Educators have identified that student performance evaluations are not always fair or consistent. This led the National League for Nursing (NLN) to carry out a four-year research study looking at the feasibility of using simulation for high stakes evaluation in pre-licensure RN programs. This study clarified the need for evaluator training and generated the question, “What are the best methods to train raters in high stakes simulation?” (Rizzolo, Kardong-Edgren, Oermann, & Jeffries, 2015, p. 302). In response to that question, we designed a training strategy and tested it in our research study, The Effect of Evaluator Training on Intra/Inter Rater Reliability in High Stakes Assessment in Simulation.
Methods: We conducted a nationwide study with an experimental, randomized, controlled design. Participants identified themselves as faculty who used simulation in a pre-licensure nursing program. Seventy-five participants completed the study with equal numbers in the control (37) and intervention (38) groups. The two groups were similar in demographic characteristics such as age, or years of teaching with simulation.
The researchers developed the training strategies by adapting methods of the previously mentioned NLN study and enhancing them with additional information regarding the evaluation tool, a model evaluation, additional practice evaluating in simulation, and several small group training webinars. All participants (control and intervention) watched a basic training video on the use of the chosen validated evaluation tool, the Creighton Competency Evaluation Instrument (CCEI) (Hayden, Keegan, Kardong-Edgren, & Smiley, 2014), and used the tool to practice evaluating one videotaped student performance in simulation. Only the participants in the advanced training intervention group went on to participate in an online small group webinar to discuss their evaluations and share their thinking regarding their evaluation decisions. In the webinar, they also viewed the video again; this time with a researcher’s voiceover as a model for how to view the performance. Participants then viewed and evaluated three more video performances of varying quality. After three weeks they again viewed and evaluated the same three videos. They then participated in a second webinar to discuss their use of the evaluation tool. The webinars were conducted to facilitate the development of a shared mental model by which the participants’ ratings of performance would become more similar, and thus result in better interrater reliability. A private remediation session occurred when further coaching was needed. After the training, all participants (control and intervention) proceeded to the experimental stage, where they watched and evaluated three experimental videos. One month later, they again watched and scored the same three videos.

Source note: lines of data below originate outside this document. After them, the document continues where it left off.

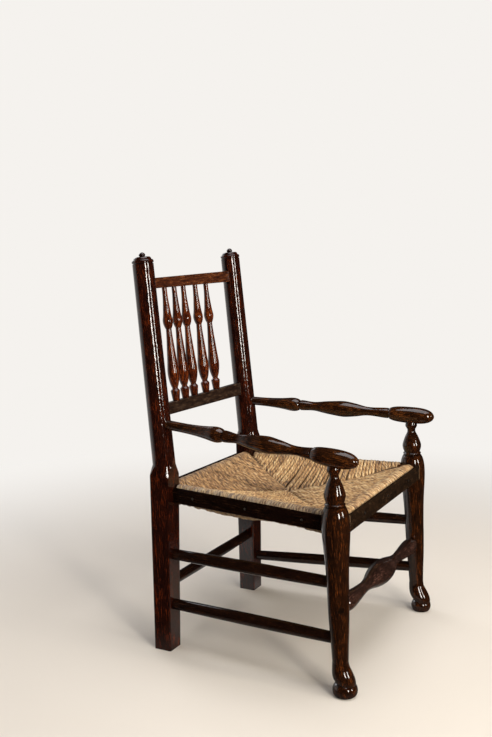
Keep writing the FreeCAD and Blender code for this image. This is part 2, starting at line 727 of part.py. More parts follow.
def plug_line(side):
    """The inner end of the plug's socket, and a point outside the leg that the plug faces."""
    turn = math.radians(PLUG_TURN)
    outward = V(SIDES[side] * math.cos(turn), -math.sin(turn), 0)
    on_axis = leg_axis(side, PLUG_Z)
    return on_axis + outward * PLUG_INNER_END, on_axis + outward * LEG_MAX_DIA


# The groups of pieces. Uprights are kept by (side, end): the posts stand at the back, the legs at
# the front. Coping holds the uprights' shapes grown by the shoulder gap, to cut the members to.

def drill_uprights(uprights, start, end, dia):
    """Drill a member's two sockets, each in the upright that its end stands in."""
    middle = (start + end) * 0.5
    for tenon_end in (start, end):
        place = ("right" if tenon_end.x < 0 else "left", "back" if tenon_end.y > LEG_TOP_Y / 2 else "front")
        uprights[place] = cut_socket(uprights[place], middle, tenon_end, dia)


def make_back(uprights):
    nodes = {}
    shafts = [post_shaft(side, SHOULDER_GAP) for side in SIDES]
    for name, bottoms, tops in (("top_back_rail", TOP_RAIL_BOTTOM, TOP_RAIL_TOP),
                                ("lower_back_rail", LOWER_RAIL_BOTTOM, LOWER_RAIL_TOP)):
        nodes[name], mortise = back_rail(bottoms, tops, shafts)
        for side in SIDES:
            uprights[side, "back"] = cut_away(uprights[side, "back"], mortise)
    for index, x in enumerate(SPINDLE_X, start=1):
        body, foot, head, (low_end, high_end) = spindle(x)
        middle = (foot + head) * 0.5
        nodes["lower_back_rail"] = cut_socket(nodes["lower_back_rail"], middle, low_end, SPINDLE_TENON_DIA)
        nodes["top_back_rail"] = cut_socket(nodes["top_back_rail"], middle, high_end, SPINDLE_TENON_DIA)
        nodes["back_spindle_%d" % index] = add_tenon(body, low_end, high_end, SPINDLE_TENON_DIA)
    return nodes


def make_stretchers(uprights, coping):
    nodes = {}
    for name, (start, end) in stretcher_lines().items():
        body = fit_between(stretcher_body(name, start, end), coping)
        nodes[name] = add_tenon(body, start, end, STRETCHER_TENON_DIA)
        drill_uprights(uprights, start, end, STRETCHER_TENON_DIA)
    return nodes


def make_seat(uprights, coping):
    """The four rails, the rush round them, and the edging strips with their nails."""
    rails = {}
    tenons = seat_tenon_lines()
    seat = rush_seat()
    for name, line in seat_rail_lines().items():
        rail = fit_between(seat_bar(*line), coping)
        rails[name] = add_tenon(rail, *tenons[name], SEAT_TENON_DIA)
        drill_uprights(uprights, *tenons[name], SEAT_TENON_DIA)
        seat = cut_away(seat, seat_bar(*line, RUSH_GAP))
    for side in SIDES:
        seat = cut_away(seat, post_square(side, RUSH_GAP))
        seat = cut_away(seat, bare_leg(side, RUSH_GAP))
    strips = edging_strips(coping)
    nails = []
    for name, head, outward in nail_places():
        mouth, tip = head + outward, head - outward * NAIL_LENGTH
        strips[name] = cut_socket(strips[name], mouth, tip, NAIL_SHANK_DIA)
        rails[name] = cut_socket(rails[name], mouth, tip, NAIL_SHANK_DIA)
        seat = cut_away(seat, rod(mouth, tip, NAIL_SHANK_DIA + 2 * RUSH_GAP))
        nails.append(nail(head, outward))
    nodes = {"seat_rail_" + name: rail for name, rail in rails.items()}
    nodes.update({"edging_" + name: strip for name, strip in strips.items()})
    nodes["rush_seat"] = seat
    nodes["edging_nails"] = Part.makeCompound(nails)
    return nodes


def make_arms(uprights):
    """The arms, let into the posts, and the supports' tenons up into them."""
    nodes = {}
    for side in SIDES:
        start, tip = arm_start(side), arm_tip(side)
        arm = fit_between(bare_arm(side), [post_shaft(side, SHOULDER_GAP)])
        into_arm = start + (tip - start).normalize() * POST_ROUND_DIA
        arm = add_tenon(arm, start, into_arm, ARM_TENON_DIA)
        uprights[side, "back"] = cut_socket(uprights[side, "back"], tip, start, ARM_TENON_DIA)
        top, below = leg_top(side), leg_axis(side, LEG_RING_Z)
        support = cut_away(uprights[side, "front"], bare_arm(side, SHOULDER_GAP))
        uprights[side, "front"] = add_tenon(support, below, top, SUPPORT_TENON_DIA)
        nodes["arm_" + side] = cut_socket(arm, below, top, SUPPORT_TENON_DIA)
    return nodes


def build():
    uprights, coping = {}, []
    for side in SIDES:
        uprights[side, "back"] = bare_post(side)
        uprights[side, "front"] = bare_leg(side)
        coping += [post_square(side, SHOULDER_GAP), bare_leg(side, SHOULDER_GAP)]
    nodes = make_back(uprights)
    nodes.update(make_stretchers(uprights, coping))
    nodes.update(make_seat(uprights, coping))
    plug_in, plug_out = plug_line(PLUG_SIDE)
    peg = rod(plug_in, plug_out, PLUG_DIA).common(bare_leg(PLUG_SIDE, PLUG_PROUD))
    nodes["leg_plug"] = largest_solid(peg)
    leg = uprights[PLUG_SIDE, "front"]
    uprights[PLUG_SIDE, "front"] = cut_socket(leg, plug_out, plug_in, PLUG_DIA)
    nodes.update(make_arms(uprights))
    for side in SIDES:
        nodes["back_post_" + side] = uprights[side, "back"]
        nodes["front_leg_" + side] = uprights[side, "front"]
    return nodes


def place_on_origin(nodes):
    """Move every node so that the origin is under the middle of the whole chair's box."""
    box = FreeCAD.BoundBox()
    for shape in nodes.values():
        box.add(shape.optimalBoundingBox(False))
    shift = V(-(box.XMin + box.XMax) / 2, -(box.YMin + box.YMax) / 2, -box.ZMin)
    print("box %.2f x %.2f x %.2f, moved by %s" % (box.XLength, box.YLength, box.ZLength, tuple(shift)))
    return {name: shape.translated(shift) for name, shape in nodes.items()}


def main():
    os.makedirs("parts", exist_ok=True)
    for name, shape in place_on_origin(build()).items():
        shape.exportStep("parts/" + name + ".step")
        print("%-28s solids %d, valid %s, volume %.0f" % (
            name, len(shape.Solids), shape.isValid(), shape.Volume))


main()
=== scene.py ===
import logging
import math
import random
from collections.abc import Sequence
from dataclasses import dataclass, field
from enum import Enum

import bmesh
import bpy
import numpy as np
from bmesh.types import BMesh, BMVert
from bpy.types import (
    Material, Mesh, Node, NodeSocket, NodeTree, Object, bpy_prop_collection)
from mathutils import Euler, Matrix, Vector, geometry


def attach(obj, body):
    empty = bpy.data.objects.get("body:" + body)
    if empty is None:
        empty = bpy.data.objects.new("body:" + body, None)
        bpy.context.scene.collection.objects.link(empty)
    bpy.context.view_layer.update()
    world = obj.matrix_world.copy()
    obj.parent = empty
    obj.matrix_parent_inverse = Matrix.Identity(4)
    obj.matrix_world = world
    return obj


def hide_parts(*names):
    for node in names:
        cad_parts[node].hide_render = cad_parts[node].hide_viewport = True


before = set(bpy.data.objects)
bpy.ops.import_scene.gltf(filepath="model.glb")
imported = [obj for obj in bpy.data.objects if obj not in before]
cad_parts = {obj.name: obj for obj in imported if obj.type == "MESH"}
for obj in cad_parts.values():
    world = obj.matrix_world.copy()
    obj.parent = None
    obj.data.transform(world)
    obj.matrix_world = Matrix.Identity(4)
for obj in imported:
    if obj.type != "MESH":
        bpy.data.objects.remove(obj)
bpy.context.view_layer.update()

# A child's spindle-back armchair with a rush seat. Sizes are in millimetres where a name or comment
# says so, and in metres where Blender takes them. The sitter looks along -Y, and right and left are
# the sitter's own.

MM = 0.001
BODY = "root"
RUSH_NODE = "rush_seat"
NAILS_NODE = "edging_nails"
UV_MAP = "UVMap"
Line = tuple[tuple[float, float], ...]
Point = tuple[float, float, float]
log = logging.getLogger("chair")


def linear(hex_colour: str) -> tuple[float, float, float, float]:
    """Turn an sRGB hex colour into Blender's linear colour.

    Args:
        hex_colour: Six hex digits after a hash sign.

    Returns:
        Linear red, green, blue and an alpha of one.
    """
    channels = []
    for start in (1, 3, 5):
        value = int(hex_colour[start:start + 2], 16) / 255
        channels.append(value / 12.92 if value <= 0.04045 else ((value + 0.055) / 1.055) ** 2.4)
    return (*channels, 1.0)


def add_node(tree: NodeTree, kind: str, settings: dict | None = None,
             links: dict | None = None) -> Node:
    """Add a shader node with its settings and the links that end in it.

    Args:
        tree: The node tree of a material or world.
        kind: What follows "ShaderNode" in the node's type name.
        settings: Properties by name, and input values by socket name or number.
        links: The sockets that feed its inputs, by input name or number.

    Returns:
        The new node.
    """
    node = tree.nodes.new("ShaderNode" + kind)
    for key, value in (settings or {}).items():
        if isinstance(key, str) and hasattr(node, key) and key not in node.inputs:
            setattr(node, key, value)
        else:
            node.inputs[key].default_value = value
    for key, socket in (links or {}).items():
        tree.links.new(socket, node.inputs[key])
    return node


def new_material(name: str) -> tuple[Material, NodeTree, Node]:
    """Make a node material that holds only its output.

    Args:
        name: The material's name.

    Returns:
        The material, its node tree and its output node.
    """
    material = bpy.data.materials.new(name)
    material.use_nodes = True
    tree = material.node_tree
    tree.nodes.clear()
    return material, tree, add_node(tree, "OutputMaterial")


def colour_ramp(tree: NodeTree, factor: NodeSocket,
                stops: Sequence[tuple[float, str]]) -> NodeSocket:
    """Blend several colours along a factor.

    Args:
        tree: The material's nodes.
        factor: The socket that drives the ramp.
        stops: Position and hex colour of each stop, in order.

    Returns:
        The ramp's colour socket.
    """
    ramp = add_node(tree, "ValToRGB", links={"Fac": factor})
    elements = ramp.color_ramp.elements
    while len(elements) < len(stops):
        elements.new(0.5)
    for element, (position, colour) in zip(elements, stops):
        element.position = position
        element.color = linear(colour)
    return ramp.outputs["Color"]


def put_on(piece: Object, material: Material) -> None:
    """Give a piece one material for all its faces.

    Args:
        piece: The object to dress.
        material: Its material.
    """
    piece.data.materials.clear()
    piece.data.materials.append(material)


def lay_grid(bm: BMesh, rings: np.ndarray) -> list[BMVert]:
    """Add a grid and lay it over rings of points. UVs run from 0 to 1 along and across it.

    Args:
        bm: The mesh to add to.
        rings: Points in mm, by ring, place in the ring and axis.

    Returns:
        The new vertices.
    """
    long_way, round_way = rings.shape[0] - 1, rings.shape[1] - 1
    made = bmesh.ops.create_grid(bm, x_segments=long_way, y_segments=round_way, size=0.5,
                                 calc_uvs=True)
    for vertex in made["verts"]:
        ring = round((vertex.co.x + 0.5) * long_way)
        turn = round((vertex.co.y + 0.5) * round_way)
        vertex.co = rings[ring, turn] * MM
    return made["verts"]


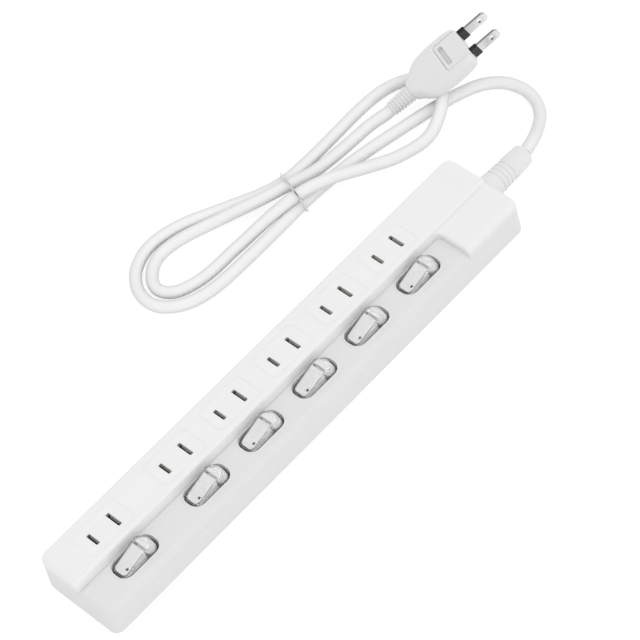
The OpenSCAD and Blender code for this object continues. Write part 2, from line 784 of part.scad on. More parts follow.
module plug_sleeve(s) {
    color("black") in_plug() difference() {
        translate([plug_l, s * slot_half - blade_t / 2 - sleeve_wall, -blade_w / 2 - sleeve_wall])
            cube([sleeve_l, blade_t + 2 * sleeve_wall, blade_w + 2 * sleeve_wall]);
        blade_form(s);
    }
}

lower_case();
top_cover();
neutral_rail();
live_rail();
for (i = [1 : outlets]) {
    live_contact(i);
    switch_frame(i);
    rocker(i);
    lamp(i);
    bridge(i);
}
live_wire();
neutral_wire();
cord_tail();
cord_clamp();
clamp_screws();
case_screws();
strain_relief();
cord();
cord_tie();
plug_body();
plug_core();
plug_blade(-1);  // plug_blade_live
plug_blade(1);  // plug_blade_neutral
plug_sleeve(-1);  // plug_sleeve_live
plug_sleeve(1);  // plug_sleeve_neutral
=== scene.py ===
"""Looks of the power strip: its case, outlets, clear rocker switches, bundled lead and plug.

Shapes are worked out in millimetres in the part's own frame and made metres when a piece is finished.
"""

import math

import bmesh
import bpy
from mathutils import Matrix, Vector


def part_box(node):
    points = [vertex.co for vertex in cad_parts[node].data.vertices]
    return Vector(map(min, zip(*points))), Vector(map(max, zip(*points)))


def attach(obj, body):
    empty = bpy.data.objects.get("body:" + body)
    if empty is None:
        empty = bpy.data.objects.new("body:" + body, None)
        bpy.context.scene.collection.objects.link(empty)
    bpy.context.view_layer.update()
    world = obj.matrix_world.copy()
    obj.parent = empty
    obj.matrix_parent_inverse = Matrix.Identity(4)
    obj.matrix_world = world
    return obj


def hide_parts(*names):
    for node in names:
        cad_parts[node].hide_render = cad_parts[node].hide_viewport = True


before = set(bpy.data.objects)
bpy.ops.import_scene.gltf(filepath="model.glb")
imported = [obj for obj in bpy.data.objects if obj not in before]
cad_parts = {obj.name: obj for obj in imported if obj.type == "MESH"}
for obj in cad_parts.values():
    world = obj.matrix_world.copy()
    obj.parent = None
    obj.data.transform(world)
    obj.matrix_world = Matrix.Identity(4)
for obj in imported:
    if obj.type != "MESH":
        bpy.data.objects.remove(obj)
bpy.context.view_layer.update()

MM = 0.001
ROOT = "case"


def box_mm(node):
    """Lowest and highest corner of a CAD node, in millimetres."""
    low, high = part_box(node)
    return low / MM, high / MM


# Places and sizes that the solids share, most of them from the frame.
HALF_L = box_mm("lower_case")[1].x
HALF_W = box_mm("lower_case")[1].y
SPLIT_Z = box_mm("lower_case")[1].z
TIER_Z = box_mm("top_cover")[1].z
OUTLETS = 6
OUTLET_X = [sum((c.x for c in box_mm(f"switch_frame_{i + 1}"))) / 2 - 0.25 for i in range(OUTLETS)]
SWITCH_Y = sum((c.y for c in box_mm("rocker_1"))) / 2
PIVOT_Z = 12.4

# Case.
WALL = 2.0
TOP_WALL = 1.6
TRAY_Z = 16.5
BLOCK_Z = 20.0
BLOCK_X = HALF_L - 35.5
DRAFT = 0.78
END_LEAN = 0.4
PLAN_R = 4.4
TIER_R = 2.0
TIER_FRONT_R = 1.5
SHOULDER_R = 4.0
BLOCK_R = 3.3
FOOT_R = 1.5
WALL_FOOT_Y = -2.6
WALL_TOP_Y = -1.8
WALL_LEAN = 0.7
RECESS_R = 3.0
BLOCK_EDGE_R = 1.5
BLOCK_WALL_LEAN = 0.2
SEAM = 0.16
CREASE = 0.3

# Outlets and switch openings.
SLOT_Y = 8.45
SLOT_GAP = 12.7
SLOT_W = 1.8
NEUTRAL_L = 8.6
LIVE_L = 6.9
WELL_WALL = 0.9
WELL_Z = 18.25
LEAD_IN = 0.45
UNDERCUT = 0.7
PAD_L = 27.3
PAD_W = 16.4
PAD_R = 3.0
GROOVE_W = 1.1
GROOVE_D = 0.16
OPENING_X = 0.25
OPENING_L = 23.7
OPENING_W = 11.7
OPENING_R = 4.8
THROAT = 0.35
RIM_W = 0.9
RIM_H = 0.35
SLOTS = [(x + s * SLOT_GAP / 2, LIVE_L if s < 0 else NEUTRAL_L) for x in OUTLET_X for s in (-1, 1)]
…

Results: The Interclass Correlation Coefficient (ICC) statistics for the intervention group showed excellent reliability, and the Kappa statistics for the intervention group fall in the moderate to substantial ranges. In contrast, the ICC statistics for the control group are lower and range from poor to excellent reliability for the experimental videos. The Kappa statistics for the control group show poor to substantial reliability. Overall, the intervention group participants achieved higher inter-rater reliability, with less variability among the experimental videos. Reliability was not dependent on the quality of student performance (poor, mediocre, good).
Conclusion: The results of our research study indicate a planned training method that includes a model evaluation, many practice assessments, and group discussions regarding evaluation decisions results in greater consistency in scores among evaluators. Providing evaluators with a video-recorded model evaluation assisted in initiating a shared mental model. Evaluating multiple student performances of differing quality was useful in identifying essential performance measures. A key element in the webinar iscussions was the opportunity for participants to consider their evaluations along with others and discuss the rational for their decisions. Knowing they were attempting to create consistency, the participants were open to consider a different perspective as they worked to develop a shared mental.
Training of faculty is necessary to achieve interrater reliability in evaluation of student performance in simulation. Multi modal strategies contribute to the achievement of a shared mental model, which will enable faculty to have a more consistent and standard approach to student assessment (Boulet, et al., 2011; Kardong-Edgren, Oermann, Rizzolo, & Odom-Maryon., 2017).